Cüneyt Zapsu artık herkesin malumu. Bölge kalkınma ajansları ve bakanlıklar da hizmetlerini sunmak için şirketin önünde kuyrukta. AKP’li eski Tarım Bakanı Ahmet Eşref Fakıbaba, “Karadeniz’de fındık bahçelerini toplulaştıracağız. Üreticiden kiralayacağız. Fındığı biz toplayacağız. Satıp parasını üreticiye vereceğiz. Devletin kiralayacağı bahçeleri, devlet özel sektöre de kiralayabilecek” diye özetlemişti vaktiyle hizmet planını. Konuşan Fakıbaba değil Ferrero’ydu aslında.
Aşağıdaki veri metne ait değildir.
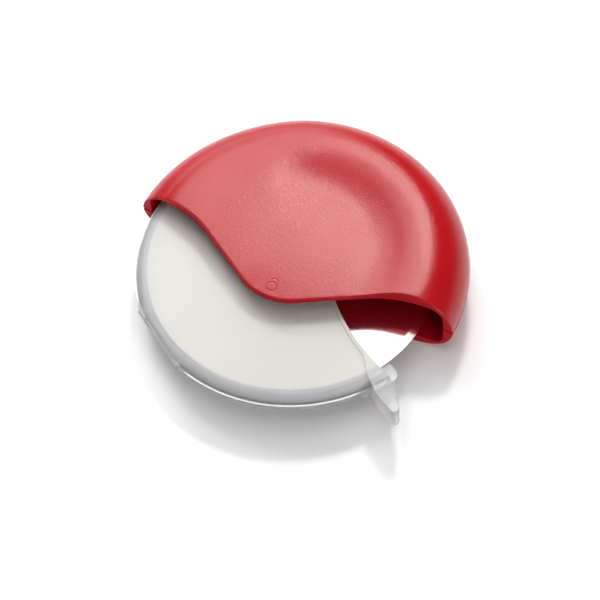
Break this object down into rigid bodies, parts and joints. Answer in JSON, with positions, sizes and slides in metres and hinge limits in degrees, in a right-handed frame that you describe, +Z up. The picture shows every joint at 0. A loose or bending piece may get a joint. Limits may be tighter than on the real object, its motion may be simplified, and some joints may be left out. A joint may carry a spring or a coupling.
{
  "type": "pastry cutter wheel",
  "caption": "Palm-held pastry cutter: a round blade between two domed shells with a wavy open front, and a translucent guard that swings round the blade.",
  "frame": {"origin": "on the blade's axis, in the plane that the cutter rests on when it lies flat", "axes": "+Z up along the blade's axis; -Y towards the open front where the blade works; +X to the side where the thumb tab is when the guard is closed"},
  "size_m": [0.1212, 0.1164, 0.029],
  "materials": {
    "shell_red": "satin, fine sparkle grain",
    "collar_white": "as moulded",
    "guard_frosted": "frosted translucent",
    "bush_grey": "as moulded",
    "steel_small": "turned",
    "blade_steel": "polished, ground bevel"
  },
  "bodies": {
    "housing": {"upper_shell": "shell_red", "lower_shell": "shell_red", "pivot_collar_upper": "collar_white", "pivot_collar_lower": "collar_white"},
    "guard": {"guard_upper": "guard_frosted", "guard_lower": "guard_frosted", "guard_hinge_pin": "steel_small", "guard_bush_upper": "bush_grey", "guard_bush_lower": "bush_grey", "thrust_washer_upper": "collar_white", "thrust_washer_lower": "collar_white"},
    "blade": {"blade_disc": "blade_steel", "hub_flange_upper": "bush_grey", "hub_flange_lower": "bush_grey", "hub_rivets": "steel_small", "blade_arbor": "steel_small"}
  },
  "joints": [
    {"name": "guard_swing", "type": "hinge", "parent": "housing", "child": "guard", "pos_m": [0, 0, 0.0145], "axis": [0, 0, 1], "range_deg": [-142, 27]},
    {"name": "blade_spin", "type": "hinge", "parent": "guard", "child": "blade", "pos_m": [0, 0, 0.0145], "axis": [0, 0, 1], "continuous": true}
  ]
}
Önceki gün CHP Ordu Milletvekili Mustafa Adıgüzel anlattı bölgede atılan son adımları. Bir Cumhurbaşkanlığı yetkilisi Ferrero’nun talebi üzerine Ordu’da arazi arayışına girmişti. Adıgüzel şöyle açıkladı amacını; “Ne için biliyor musunuz? Bu Ferrero, ihracatçı birliklerinde var, çikolata sanayisinde var, tarlada var. Şimdi de kırma işine giriyor, natürel fındık işine, vagonculuğa, tüccarlığa soyunuyor.”
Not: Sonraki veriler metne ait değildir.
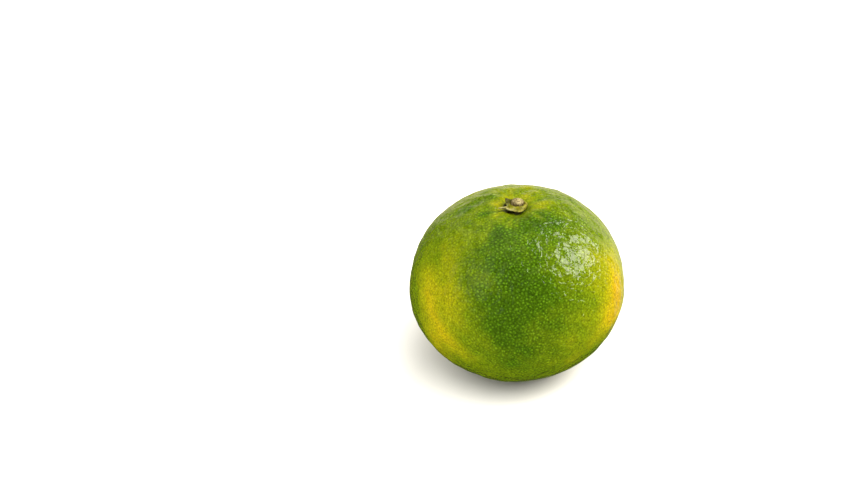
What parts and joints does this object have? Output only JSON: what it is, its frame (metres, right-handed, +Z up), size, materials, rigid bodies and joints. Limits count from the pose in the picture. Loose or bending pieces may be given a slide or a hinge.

Ferrero emreder Saray yapar… Saray rejimi falan hepsi hikayedir. Marks’ın dediği gibi, Kral “mülkün sahibi benim” derken aynı zamanda “mülk sahibinin kral olduğunu” söylemek istemektedir!
***
Tekellerin emperyalist ordularla işgale giriştiği zamanlar çoktan geçti. Besledikleri bir avuç kompradorla ve onların uyuşturdukları kalabalıklarla yapıyorlar aynı şeyi. Karadeniz de işgal altında. Biz ise hem işgalcilerle hem de memurlarıyla mücadele ediyoruz. Demek ki Karadenizlinin fındığına sahip çıkması ile başlayacak her şey.
Kurtaracağız fındığı, yapacağız bunu, fındık ağaçları şahidimizdir!